## Do this:
Using the listing below, set down each line from the line containing "revolve(axis=Axis.Z, mode=Mode.INTERSECT)" through the line containing "obj.parent = empty", both ends included, exactly and with nothing added.

## Records for processing:
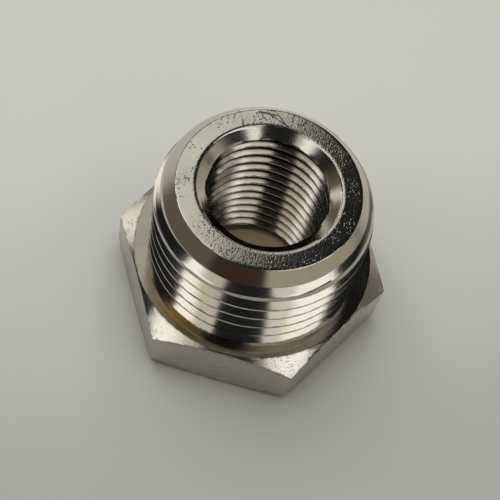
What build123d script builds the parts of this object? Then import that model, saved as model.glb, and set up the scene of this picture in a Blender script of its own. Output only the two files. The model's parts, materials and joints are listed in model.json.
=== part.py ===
from build123d import *
from math import radians, tan
import os

# Hex reducing bushing: a parallel 1/2 in pipe thread outside, a parallel 1/4 in pipe thread inside.
# It is turned from drawn hexagon bar. The fine threads are not cut here: the male end is at the
# thread's major diameter, and the bore is at the size it is drilled to before tapping.
# Origin: middle of the hexagon's flat underside. +Z runs up the axis to the threaded end.
# Two corners of the hexagon lie on the X axis.

# Hexagon bar
across_flats = 24.0
bar_edge_radius = 0.2
hexagon_height = 6.7

# Both ends of the hexagon are turned to a cone outside a flat round land
upper_land_diameter = 23.8
lower_land_diameter = 23.8
hexagon_chamfer_angle = 30.0

# Male end, with a cone that leads into the thread
male_major_diameter = 20.955
male_length = 11.8
end_face_diameter = 17.3
lead_chamfer_angle = 48.0

# Bore through the axis, countersunk at both mouths
tapping_diameter = 11.5
upper_mouth_diameter = 13.6
lower_mouth_diameter = 14.0
countersink_angle = 100.0

# Worked out from the sizes above
overall_length = hexagon_height + male_length
corner_diameter = across_flats * 1.2
upper_land_radius = upper_land_diameter / 2
lower_land_radius = lower_land_diameter / 2
corner_radius = corner_diameter / 2
male_radius = male_major_diameter / 2
end_face_radius = end_face_diameter / 2
hexagon_slope = tan(radians(hexagon_chamfer_angle))
upper_chamfer_drop = (corner_radius - upper_land_radius) * hexagon_slope
lower_chamfer_rise = (corner_radius - lower_land_radius) * hexagon_slope
lead_chamfer_drop = (male_radius - end_face_radius) * tan(radians(lead_chamfer_angle))


with BuildPart() as bushing_body:
    # The bar, with the small edge radius that drawing leaves on it
    with BuildSketch():
        RegularPolygon(radius=across_flats / 2, side_count=6, major_radius=False)
        fillet(vertices(), radius=bar_edge_radius)
    extrude(amount=overall_length)

    # Everything outside this outline is turned away. It reaches past the bar's corners,
    # so that only the flats and the cones are left on the hexagon.
    with BuildSketch(Plane.XZ):
        with BuildLine():
            Polyline(
                (0, 0),
                (lower_land_radius, 0),
                (corner_radius, lower_chamfer_rise),
                (corner_radius, hexagon_height - upper_chamfer_drop),
                (upper_land_radius, hexagon_height),
                (male_radius, hexagon_height),
                (male_radius, overall_length - lead_chamfer_drop),
                (end_face_radius, overall_length),
                (0, overall_length),
                close=True,
            )
        make_face()
    revolve(axis=Axis.Z, mode=Mode.INTERSECT)

    # Bore and its two countersinks
    with Locations((0, 0, overall_length)):
        CounterSinkHole(
            radius=tapping_diameter / 2,
            counter_sink_radius=upper_mouth_diameter / 2,
            depth=overall_length,
            counter_sink_angle=countersink_angle,
        )
    with Locations(Plane.XY.rotated((180, 0, 0))):
        CounterSinkHole(
            radius=tapping_diameter / 2,
            counter_sink_radius=lower_mouth_diameter / 2,
            depth=overall_length,
            counter_sink_angle=countersink_angle,
        )

bushing_body.part.label = "bushing_body"

os.makedirs("parts", exist_ok=True)
export_step(bushing_body.part, "parts/bushing_body.step")
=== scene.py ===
import json
from math import atan2, cos, floor, hypot, pi, radians, sin, sqrt, tan

import bmesh
import bpy
from bpy.props import FloatProperty, FloatVectorProperty, IntProperty, PointerProperty
from mathutils import Matrix, Vector, noise


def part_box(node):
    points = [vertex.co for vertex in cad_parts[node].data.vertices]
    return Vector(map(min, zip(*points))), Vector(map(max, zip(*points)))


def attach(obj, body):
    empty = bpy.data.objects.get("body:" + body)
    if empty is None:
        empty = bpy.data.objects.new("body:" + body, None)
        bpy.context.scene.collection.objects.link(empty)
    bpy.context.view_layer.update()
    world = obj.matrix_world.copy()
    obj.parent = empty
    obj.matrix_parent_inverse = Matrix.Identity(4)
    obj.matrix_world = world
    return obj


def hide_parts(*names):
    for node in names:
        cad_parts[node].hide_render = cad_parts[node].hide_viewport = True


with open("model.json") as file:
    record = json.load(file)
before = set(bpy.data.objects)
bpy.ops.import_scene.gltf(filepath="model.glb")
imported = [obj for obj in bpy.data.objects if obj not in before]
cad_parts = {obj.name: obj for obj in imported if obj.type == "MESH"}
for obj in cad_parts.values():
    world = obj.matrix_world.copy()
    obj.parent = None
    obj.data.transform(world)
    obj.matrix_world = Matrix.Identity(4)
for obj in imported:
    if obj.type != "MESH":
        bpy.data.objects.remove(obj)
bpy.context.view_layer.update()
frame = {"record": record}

bl_info = {
    "name": "Hex bushing",
    "version": (1, 0, 0),
    "blender": (4, 5, 0),
    "location": "3D View > Sidebar > Bushing",
    "description": "A plated hexagon reducing bushing with both of its threads, on a plain studio floor",
    "category": "Add Mesh",
}

MM = 0.001
TURN = 2 * pi
NODE_LOW, NODE_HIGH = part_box("bushing_body")
MOUNTS = {mount["name"]: mount for mount in frame["record"]["mounts"]}
MALE_RADIUS = MOUNTS["male_thread"]["dims"]["r_mm"] * MM
BORE_RADIUS = MOUNTS["female_thread"]["dims"]["r_mm"] * MM
SEAT_HEIGHT = MOUNTS["seat_face"]["pos_m"][2]


# ---------------------------------------------------------------- sizes and finishes

def length(name, description, default):
    return FloatProperty(
        name=name, description=description, default=default, min=0, unit="LENGTH", subtype="DISTANCE"
    )


def angle(name, description, degrees):
    return FloatProperty(
        name=name, description=description, default=radians(degrees), unit="ROTATION", subtype="ANGLE"
    )


def colour(name, description, default):
    return FloatVectorProperty(
        name=name, description=description, default=default, size=3, min=0, max=1, subtype="COLOR"
    )


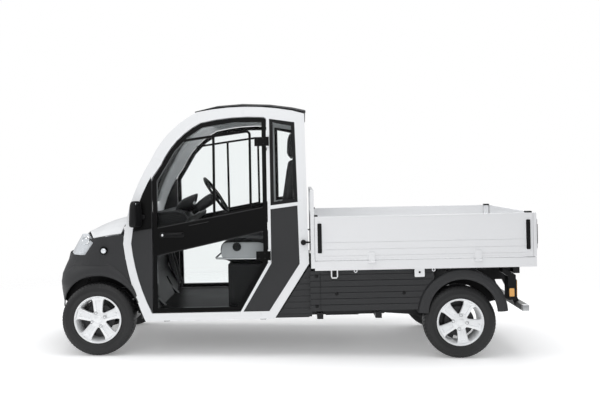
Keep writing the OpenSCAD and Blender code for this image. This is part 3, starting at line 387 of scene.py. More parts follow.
# Wheels: a treaded tyre and a five-spoke rim, drawn round the Y axis with the outer face towards +Y
def tyre_shape():
    shape = Shape()
    half = []
    for r, w in [(0.176, 0.062), (0.184, 0.070), (0.193, 0.0722), (0.200, 0.0752), (0.203, 0.0775), (0.206, 0.0776),
                 (0.209, 0.0775), (0.222, 0.0815), (0.2245, 0.0823), (0.227, 0.0822), (0.238, 0.0825), (0.241, 0.0818),
                 (0.254, 0.0802), (0.2565, 0.0806), (0.259, 0.0796), (0.268, 0.0762), (0.277, 0.0715), (0.2825, 0.0670)]:
        half.append((w, r, "wall"))
    for w in (0.0625, 0.056, 0.0496, 0.0488, 0.0432, 0.0424, 0.033, 0.0260, 0.0182, 0.0176, 0.0124, 0.0118, 0.005):
        half.append((w, 0.291 - 0.004 * (w / 0.062) ** 2, "tread"))
    section = half + [(-w, r, kind) for w, r, kind in reversed(half)]
    pitches = 62
    offsets = (0.0, 0.04, 0.24, 0.29, 0.5, 0.54, 0.70, 0.74)
    rings = []
    for p in range(pitches):
        for k, offset in enumerate(offsets):
            turn = 2 * math.pi * (p + offset) / pitches
            ring = []
            for w, r, kind in section:
                a = abs(w)
                depth = 0.0
                shift = 0.0
                if kind == "tread":
                    if 0.0430 < a < 0.0490 or 0.0120 < a < 0.0180:
                        depth = 0.0065
                    elif a >= 0.049 and k in (1, 2):
                        depth = 0.0060
                    elif a < 0.049 and k in (5, 6):
                        depth = 0.0035
                    shift = 0.35 * (a / 0.06) * (1 if w > 0 else -1)
                elif r > 0.262 and k in (1, 2):
                    depth = 0.0035
                elif 0.2635 < r < 0.2830 and k in (4, 5):
                    depth = -0.0008
                angle = turn + shift * 2 * math.pi / pitches
                radius = r - depth
                ring.append((radius * math.cos(angle), w, radius * math.sin(angle)))
            rings.append(ring)
    rings.append(rings[0])
    return shape.loft(rings, closed=True, caps=False)


def rim_shape():
    shape = Shape()
    # Barrel and outer lip
    shape.loft([
        [(r * math.cos(t), y, r * math.sin(t)) for y, r in [
            (0.072, 0.1895), (0.0765, 0.1893), (0.0785, 0.1865), (0.0775, 0.1825), (0.0725, 0.1790), (0.066, 0.1762),
            (0.060, 0.1728), (0.040, 0.1660), (0.010, 0.1600), (-0.060, 0.1575), (-0.072, 0.1700), (-0.077, 0.1850),
            (-0.0765, 0.1895), (-0.072, 0.1895), (-0.070, 0.1752), (-0.060, 0.1752), (-0.052, 0.1640), (0.020, 0.1660),
            (0.058, 0.1752), (0.070, 0.1752)]]
        for t in (2 * math.pi * k / 120 for k in range(121))
    ], closed=True, caps=False)
    # Spokes with raised edges and a long sunk middle
    stations = [
        (0.040, 0.034, 0.0570, 0.0), (0.058, 0.0345, 0.0595, 0.0), (0.064, 0.035, 0.0605, 0.0), (0.072, 0.0355, 0.0615, 1.0),
        (0.100, 0.0375, 0.0635, 1.0), (0.130, 0.041, 0.0650, 1.0), (0.148, 0.0435, 0.0655, 1.0), (0.156, 0.0455, 0.0655, 0.0),
        (0.164, 0.049, 0.0660, 0.0), (0.1715, 0.054, 0.0665, 0.0), (0.1745, 0.057, 0.0668, 0.0),
    ]
    for i in range(5):
        lean = math.radians(90 + i * 72)
        along = (math.cos(lean), math.sin(lean))
        rings = []
        for r, half, front, sunk in stations:
            ring = []
            for share, drop in ((-1, 0.010), (-0.93, 0.002), (-0.80, 0), (-0.44, 0), (-0.36, -1), (0.36, -1), (0.44, 0),
                                (0.80, 0), (0.93, 0.002), (1, 0.010)):
                across = share * half
                level = front - (0.0095 * sunk if drop < 0 else drop)
                reach = math.sqrt(max(r * r - across * across, 0)) if r > 0.15 else r
                ring.append((reach * along[0] - across * along[1], level, reach * along[1] + across * along[0]))
            for share in (0.92, -0.92):
                across = share * half
                ring.append((r * 0.97 * along[0] - across * along[1], front - 0.030, r * 0.97 * along[1] + across * along[0]))
            rings.append(ring)
        shape.loft(rings)
    # Hub, centre cap and rings
    shape.lathe([(0.020, 0.060), (0.050, 0.068), (0.0585, 0.066), (0.0600, 0.062), (0.0600, 0.036), (0.0575, 0.034),
                 (0.0575, 0.031), (0.0640, 0.029), (0.0660, 0.024), (0.0668, 0.014), (0.0670, 0.002)], (0, 0, 0), (0, 1, 0), 64)
    return shape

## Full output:
    revolve(axis=Axis.Z, mode=Mode.INTERSECT)

    # Bore and its two countersinks
    with Locations((0, 0, overall_length)):
        CounterSinkHole(
            radius=tapping_diameter / 2,
            counter_sink_radius=upper_mouth_diameter / 2,
            depth=overall_length,
            counter_sink_angle=countersink_angle,
        )
    with Locations(Plane.XY.rotated((180, 0, 0))):
        CounterSinkHole(
            radius=tapping_diameter / 2,
            counter_sink_radius=lower_mouth_diameter / 2,
            depth=overall_length,
            counter_sink_angle=countersink_angle,
        )

bushing_body.part.label = "bushing_body"

os.makedirs("parts", exist_ok=True)
export_step(bushing_body.part, "parts/bushing_body.step")
=== scene.py ===
import json
from math import atan2, cos, floor, hypot, pi, radians, sin, sqrt, tan

import bmesh
import bpy
from bpy.props import FloatProperty, FloatVectorProperty, IntProperty, PointerProperty
from mathutils import Matrix, Vector, noise


def part_box(node):
    points = [vertex.co for vertex in cad_parts[node].data.vertices]
    return Vector(map(min, zip(*points))), Vector(map(max, zip(*points)))


def attach(obj, body):
    empty = bpy.data.objects.get("body:" + body)
    if empty is None:
        empty = bpy.data.objects.new("body:" + body, None)
        bpy.context.scene.collection.objects.link(empty)
    bpy.context.view_layer.update()
    world = obj.matrix_world.copy()
    obj.parent = empty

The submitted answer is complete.